Tiller was plumb busted. Today, his files, photographs, and documents are packed into beat-up trucks and trailers outside his RV. The past for him is a recurring fever dream that he never expected to lead to this future. "I'm just a simple, plain, poor white boy who was trying to borrow money to get a piece of the action," he says of his days near the tribe. "And plus, I really liked the Indian people a lot, I really started liking them, because I felt they liked me. But I guess like [Billie] says, I was nothing but a camp robin hanging on.
"People remember, and then they go, 'God, what happened to you? You was a real guy. You were the brains of this operation. Robb, you've got to be a billionaire.' Shit. We couldn't even get financing on a car, man. On a car. On a car."

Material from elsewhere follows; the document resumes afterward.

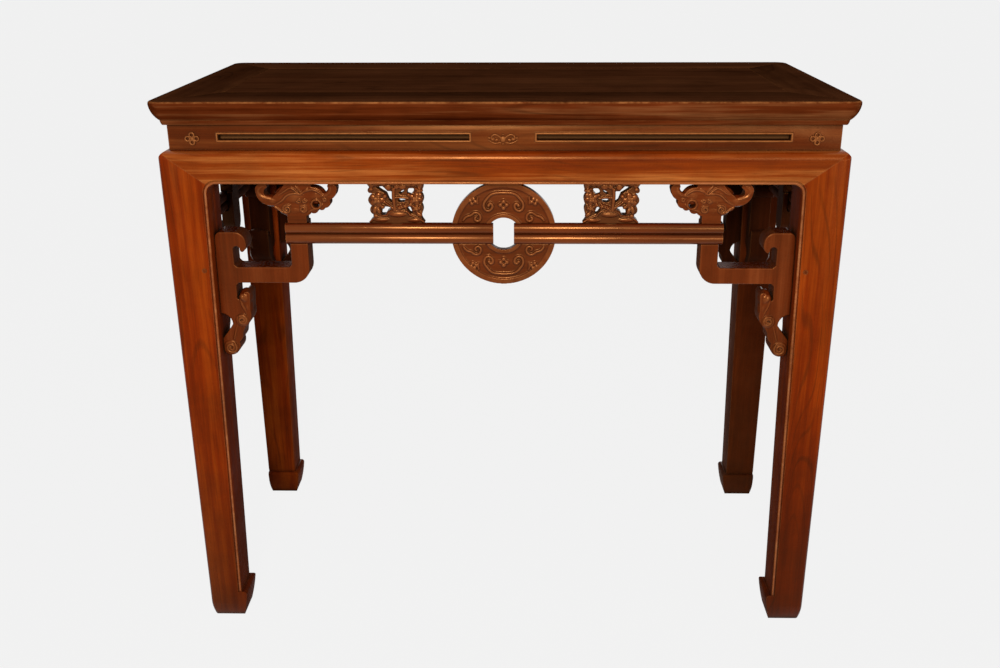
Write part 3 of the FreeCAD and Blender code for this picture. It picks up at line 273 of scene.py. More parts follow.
class Lacquer(Shader):
    """Lacquered hardwood under construction: its place, its facing and the patterns of its grain."""

    def __init__(self, name, along, shift):
        super().__init__(name)
        self.place = self.node("TexCoord").outputs["Object"]
        geometry = self.node("NewGeometry").outputs
        self.normal = geometry["Normal"]
        self.keen = geometry["Pointiness"]
        grain = self.drawn_out(along, shift, GRAIN_SQUEEZE)
        fibre = self.drawn_out(along, shift, FIBRE_SQUEEZE)
        field = self.noise(grain, FIGURE_SCALE, 1.0, 0.4, 0.2)
        lines = self.ramp(self.math("SINE", self.times(field, FIGURE_LINES)), 0.72, 1.0)
        patches = self.ramp(self.noise(self.place, FIGURE_PATCHES, 2.0, 0.5), 0.45, 0.64)
        self.lines = self.times(lines, patches)
        self.streaks = self.noise(fibre, STREAK_SCALE, 2.0, 0.55)
        self.strands = self.noise(fibre, STRAND_SCALE, 3.0, 0.6)
        self.pores = self.ramp(self.noise(fibre, PORE_SCALE, 2.0, 0.5), 0.30, 0.42)
        self.cloud = self.noise(grain, CLOUD_SCALE, 4.0, 0.6)
        self.patina = self.noise(self.place, PATINA_SCALE, 5.0, 0.62)

    def drawn_out(self, along, shift, squeeze):
        """Place squeezed along the grain, so that a pattern on it is drawn out."""
        scale = [1.0, 1.0, 1.0]
        scale["XYZ".index(along)] = squeeze
        inputs = {"Vector": self.place, "Location": shift, "Scale": scale}
        return self.node("Mapping", inputs).outputs[0]

    def from_middle(self, axis):
        return self.math("ABSOLUTE", self.parts(self.place)["XYZ".index(axis)])

    def three_tones(self, blend, tones):
        low = self.mix(self.ramp(blend, 0.22, 0.50), rgba(tones[0]), rgba(tones[1]))
        return self.mix(self.ramp(blend, 0.50, 0.82), low, rgba(tones[2]))

    def grained(self, tones, upper_tones):
        """Streaks of three tones; a face that looks up has its own, and a chipped pale rim that is wear and
        a painted highlight.
        """
        blend = self.times(self.ramp(self.streaks, 0.30, 0.70), STREAK_SHARE)
        blend = self.plus(blend, self.times(self.ramp(self.strands, 0.25, 0.75), STRAND_SHARE))
        blend = self.plus(blend, self.times(self.ramp(self.cloud, 0.32, 0.70), CLOUD_SHARE))
        colour = self.three_tones(blend, tones)
        if not upper_tones:
            return colour
        upward = self.parts(self.normal)[2]
        colour = self.mix(self.ramp(upward, 0.80, 0.98), colour, self.three_tones(blend, upper_tones))
        # Wear and painted highlight: a chipped pale line on the rounded arris of the top
        rub_and_highlight = self.times(self.ramp(upward, 0.30, 0.60), self.ramp(upward, 0.99, 0.90))
        chips = self.ramp(self.noise(self.place, CHIP_SCALE, 4.0, 0.7), 0.38, 0.60, 0.10, 0.85)
        return self.mix(self.times(rub_and_highlight, chips), colour, WEAR_AND_HIGHLIGHT_COLOUR)

    def aged(self, colour, figure):
        """Patches of patina, dark growth lines and dark pores."""
        shade = self.ramp(self.patina, 0.30, 0.70, 0.76, 1.18)
        colour = self.mix(1.0, colour, self.grey(shade), "MULTIPLY")
        colour = self.mix(self.times(self.lines, LINE_STRENGTH * figure), colour, DIRT_AND_SHADE_COLOUR)
        filled = self.times(self.math("SUBTRACT", 1.0, self.pores), PORE_STRENGTH)
        return self.mix(filled, colour, DIRT_AND_SHADE_COLOUR)

    def carving_wear_highlight_and_shade(self, colour, hollow, relief, grime_and_shade, worn):
        """Carving rubbed pale on its heights and its keen edges, as wear and painted highlight, and darkened
        in its depths and grooves, as soiling and painted shade.
        """
        axis, deep, plain, high = relief
        distance = self.from_middle(axis)
        facing_out = self.math("ABSOLUTE", self.parts(self.normal)["XYZ".index(axis)])
        rub_and_highlight = self.times(self.ramp(distance, plain, high), self.ramp(facing_out, 0.35, 0.85))
        uneven = self.ramp(self.noise(self.place, RUB_SCALE, 2.0, 0.6), 0.30, 0.60, 0.35, 1.0)
        # Wear and painted highlight: heights facing out made pale
        colour = self.mix(self.times(self.times(rub_and_highlight, uneven), worn), colour, WEAR_AND_HIGHLIGHT_COLOUR)
        # Soiling and painted shade: the carving darkens toward its depths
        colour = self.mix(self.ramp(distance, plain, deep, 0.0, grime_and_shade), colour, DIRT_AND_SHADE_COLOUR)
        edge = self.times(self.ramp(self.keen, 0.510, 0.570), self.ramp(hollow, 0.45, 0.80))
        # Wear and painted highlight: keen edges out of the hollows made pale
        colour = self.mix(self.times(edge, 0.6 * worn), colour, WEAR_AND_HIGHLIGHT_COLOUR)
        # Painted shade: concave grooves beside the strands darkened
        return self.mix(self.ramp(self.keen, 0.496, 0.455, 0.0, 0.92), colour, DIRT_AND_SHADE_COLOUR)

    def arris_wear_and_highlight(self, colour, hollow, worn):
        """Straight arrises rubbed pale in a ragged line: wear and a painted highlight."""
        soft = self.node("Bevel", {"Radius": ARRIS_REACH}, samples=4).outputs[0]
        turn = self.node("VectorMath", {0: soft, 1: self.normal}, operation="DOT_PRODUCT")
        # Wear and painted highlight: a pale line where the arris turns
        edge = self.ramp(turn.outputs["Value"], 0.985, 0.90)
        edge = self.times(edge, self.ramp(hollow, 0.55, 0.80))
        ragged = self.ramp(self.noise(self.place, RAGGED_SCALE, 3.0, 0.65), 0.36, 0.66, 0.15, 1.0)
        return self.mix(self.times(self.times(edge, ragged), worn), colour, WEAR_AND_HIGHLIGHT_COLOUR)

    def inward(self):
        """One on faces turned to the table's middle, which were never polished and are painted darker as
        shade.
        """
        flat = self.node("VectorMath", {0: self.place, 1: (1, 1, 0)}, operation="MULTIPLY")
        inputs = {0: flat.outputs["Vector"], 1: self.normal}
        facing = self.node("VectorMath", inputs, operation="DOT_PRODUCT").outputs["Value"]
        return self.ramp(facing, -0.004, -0.030)

    def dents(self, smear, strength):
        height = self.plus(self.times(self.strands, 0.6), self.times(self.pores, 0.5))
        height = self.plus(height, self.times(smear, 1.4))
        height = self.plus(height, self.times(self.lines, -0.5))
        inputs = {"Strength": strength, "Distance": DENT_DEPTH, "Height": height}
        return self.node("Bump", inputs).outputs[0]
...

Last month, Tiller was back on the world's largest beach, this time in Qatar, on an errand to sell bottled water. "The people are nowhere near what you read about, what you hear about," he says. "You picture people with their ears cut off and fights and all the rest." The country sits on some of the world's largest proven natural gas reserves, which Tiller would like to help sell. To that end, he displays glossy literature on Qatar's horses and refineries. He claims that he talked his way into meetings with the Qatar royal family, whom he met through contacts from a camel race that he attended. When New Times seeks verification, he says he does not want to provide contact information for the people in Qatar he's dealing with. The whole yarn sounds grossly implausible until you recall the words of James Billie: "If I wanted to meet somebody today and I didn't know how to meet him, I wouldn't hesitate to call Robb. Somehow, he would get them."
Anyway, long story short, Tiller believes he could soon become a natural gas magnate. This scenario assumes he can reverse his decade-long skein of business meltdowns. Tiller's friend Flavy Todd, in Pahokee, describes an aborted venture in which Tiller approached a capitalist about starting an airline. "The next thing you know, he cut Robb off," Todd says. "Robb had put the whole thing together. I was with him through the whole thing. This is the way big business deals work, I guess. I try to urge him in these deals to get good attorneys."
Billie describes Tiller's proclivity for getting steamrolled ("He would land deals. Good deals. And fuck 'em up."), but as he ponders his own attempted comeback, he imagines a reunion with his old associate. "I'm pretty sure he and I, by his thinking and my bullshit, we'd probably be millionaires again by next year," Billie says. "I'll call Robb Tiller again. Tell him we need to make some money before he kicks out on me. And he still needs somebody to bury him."